Tourism can be harmful

One of the critiques of capitalism is its ability to commodify everything it touches. Even ethnicity is commodified, to the extent that tourism can be harmful (see: everything is political).

I love traveling but I hate being a tourist, because there is always guilt, especially in lower income countries whose economies are dependent on tourism, with life-or-death incentives to commodify their own identity to increase tourism revenue. Pristine is a myth; everything has been contaminated by the hustle.

An ex of mine was an anthropologist, who taught me how harmful it is to see culture as a static, non-evolving snapshot, because our imaginaries prohibit them from participating in their own evolution. We expect an "authentic" experience, they deliver on what we think is "authentic" because our TripAdvisor reviews will punish those who don't deliver what we expect. Don't even get me started on the local artisans. They knows what sells to the foreigner, and they'll make more of it. They're just global artisans who live locally.
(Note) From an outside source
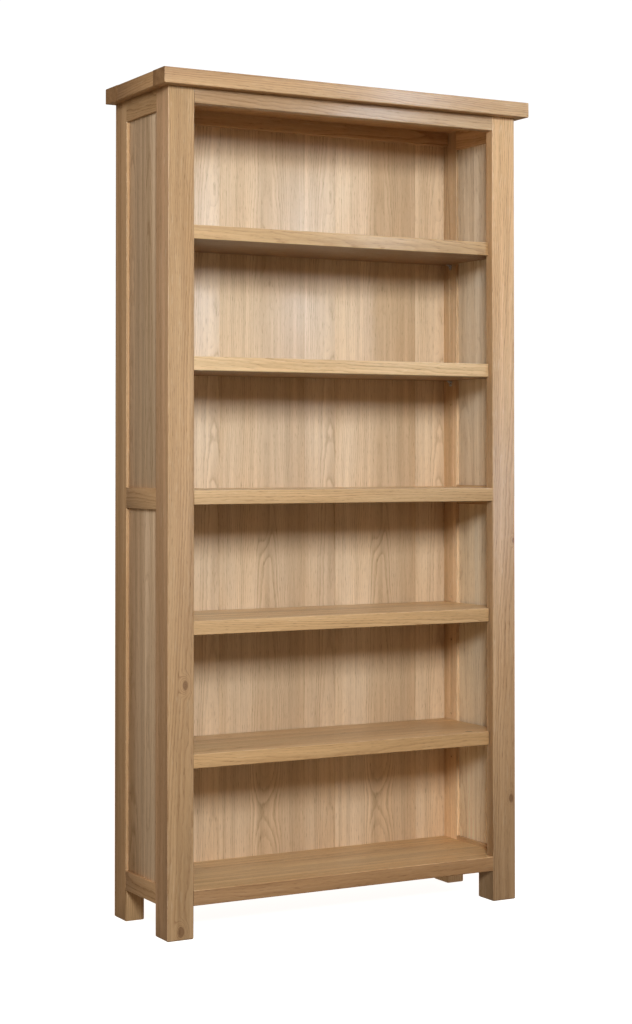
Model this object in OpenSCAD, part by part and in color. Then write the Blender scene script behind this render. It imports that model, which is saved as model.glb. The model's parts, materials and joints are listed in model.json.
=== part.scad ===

Bargaining Power is a Right

Next time you take an Uber/Lyft, ask your driver how much they get. Last few times I asked, Uber took about 60% on average. That means on a 15 minute ride, my driver only pocketed about $6 of the $15 that I paid. Uber took the other $9 for just brokering the ride. Many of my rides will include me commiserating with my driver about how Uber makes it impossible for drivers to unionize against them.

Union-busting is as egregious as voter suppression and disenfranchisement. Both are disgusting to me, probably because of how sensitive I am to hypocrisy, and this is probably because where capitalism's hypocrisy comes in full force. We can't "let the market decide" while also blindfolding and gagging half that market.


These are just a few thoughts, some will probably change tomorrow, and some have probably changed as I was writing it. I'm always questioning myself and the world around me, it was a pleasure to capture a snapshot of "me" today. I already can't wait to compare it to the one I'll write in a few years.